2. Post Your Job Description
Now to the point you have been waiting for: creating and posting the job description! As I mentioned before, this is a relatively new role, so it is advisable to write a relatively comprehensive job description to attract a rock-star candidate.
To make this as easy as possible, you can download our Content Manager Job Description Template here. It consists of the following:
- Quick overview/executive summary of what is expected of the new hire and what they have to look forward to. It communicates the core spirit of the position: a "passion for writing and storytelling with a journalist's mindset, as well as an obsession with written content performance, content management, and analytics."
- Responsibilities. This section gives an overview of what a typical week in the life of a content manager looks like, e.g., publishing at least three new written pieces of content per week and interviewing internal and external subject matter experts for content.
- Educational background. The best candidates do not have a marketing degree but are recent journalism graduates, teachers, or journalists.
- Non-negotiable skills and requirements. Some of these are impeccable writing and editorial skills, an outstanding command of the English language, and an understanding of standard editorial style guides.
The job description finishes with the request to submit one to two writing samples and a 2-5 minute video (using Vidyard or a similar free tool) to answer a few included questions.
3. Screen Initial Job Applicants
You will be receiving dozens, if not hundreds, of applications, and 95% of them will not be qualified. Requiring your applicants to include writing samples and a video helps you identify stand-out candidates much faster.
Have a close look at the application, the video, and the writing samples to screen for immediate disqualification:
- Ignore anyone applying as a digital marketing generalist who doesn't have the desire to do this EXACT role but is rather trying to use this role as a backdoor to get into a digital marketing position. They will not be happy in this role, so don't give in to the temptation.
- Put any application with errors, typos, etc., into the No pile. This role requires impeccable command of the English language and a great orientation to detail.
- Having absolutely no experience interviewing anyone is a big red flag.
- They must have some familiarity with style guides. They don't need to know the rules of each style guide, but they do need to know what a style guide is and who enforces it.
- They need to clearly understand the scope of the job. This will become apparent in their cover letter or video submission. Look for someone who wants this job specifically!
4. Interview Potential Candidates
Now that you have weeded out unsuitable applicants, it is time to interview the more promising candidates. Below are a few possible interview questions to help you guide the conversation.
- What work accomplishments are you most proud of and why?

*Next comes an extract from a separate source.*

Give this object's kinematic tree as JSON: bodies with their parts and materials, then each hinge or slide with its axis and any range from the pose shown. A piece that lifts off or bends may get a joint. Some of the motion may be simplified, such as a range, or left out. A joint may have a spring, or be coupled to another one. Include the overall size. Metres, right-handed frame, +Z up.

- Can you describe a time when you failed at something and what you learned from that experience? (Look for self-awareness and willingness to grow.)
- How much do you enjoy creating content? (Why isn't it lower?)
- What do you see as the biggest challenge to succeeding in this role?
- Do you have any questions for me? (It's a red flag if they don't.)
5. Hold A Situational Activity
Even if an interview went so well that you are ready to offer them the job on the spot, resist the urge and make your most promising candidates go through a situational activity very close to what they will be doing in their new job. This reduces the chances of making a bad hire significantly.
Here is the process:
- Give them a topic 48-72 hours in advance.
- Schedule the job candidate for a 30-minute subject matter expert (SME) interview. Ideally, they have never met the person.
- Ask them to submit a 600-900 word article within 48 hours of receiving the transcript of the interview.
The goal is two-fold: 1. to test their interview skills and how they handle themselves, and 2. to evaluate the outcome (written article).
Tips for the interview:
- Intentionally choose an obnoxious topic (Do they take it seriously?) but one that isn't so technical that they would get lost.
- Go a little off-script or launch into a monologue ("Oh, and another thing..."). What are their strategies to reel the SME back in? Are they in control of the interview?
- Give enough information to write much longer articles. Are they able to zero in on the important elements of the interview?
To evaluate the interview, ask yourself: How well do they build rapport? Did they make you feel comfortable? How prepared are they? Do they know how to ask thoughtful follow-up questions on the fly? Who does most of the talking in the interview?
Finally, to evaluate the article, consider the following: Was it delivered on time and without any prompting? Is the article error-free? Does it meet the requirements of the brief? Is it well-researched? Could it be, with another round of editing, published on our blog? By the way, articles that include internal links get massive brownie points.
6. Make A Job Offer & Start Onboarding
Congratulations! If you have made it to this point, you have found a rock-star content manager. Now, quickly make them a job offer before someone else does. After signing the contract, send them a copy of Marcus Sheridan's book They Ask, You Answer and ask them to finish reading it before their first day.
In terms of onboarding, the best way is to have them do their job immediately. Of course, there needs to be internal training, but have them instantly participate in content brainstorming sessions with sales, start interviewing subject matter experts, and write articles.
Ready to get started? Download the job description template today.
FAQs Related To Hiring A Content Manager
How long is the hiring process going to take?
It depends on if your candidate has to give notice, how many applications you get, etc., but generally, it takes four to six weeks from the time you post the job description to the day your new content manager walks through the door.
What is the typical salary for a content manager?
The exact salary depends on their experience, location, and other factors, but on average, in the US, a content manager earns about $64,000/year.
How quickly should my content manager start producing content?
Immediately. Have them start as soon as possible.
Does a content manager need industry experience in my niche?
No, hiring for the right skill sets and company culture fit comes first; having industry experience is a distant second.
What are the biggest mistakes when hiring a content manager?
The biggest mistake when hiring a content manager is planning on having them wear multiple hats. Their job is to own the content, not drive campaigns, do graphic design, edit videos, or anything else.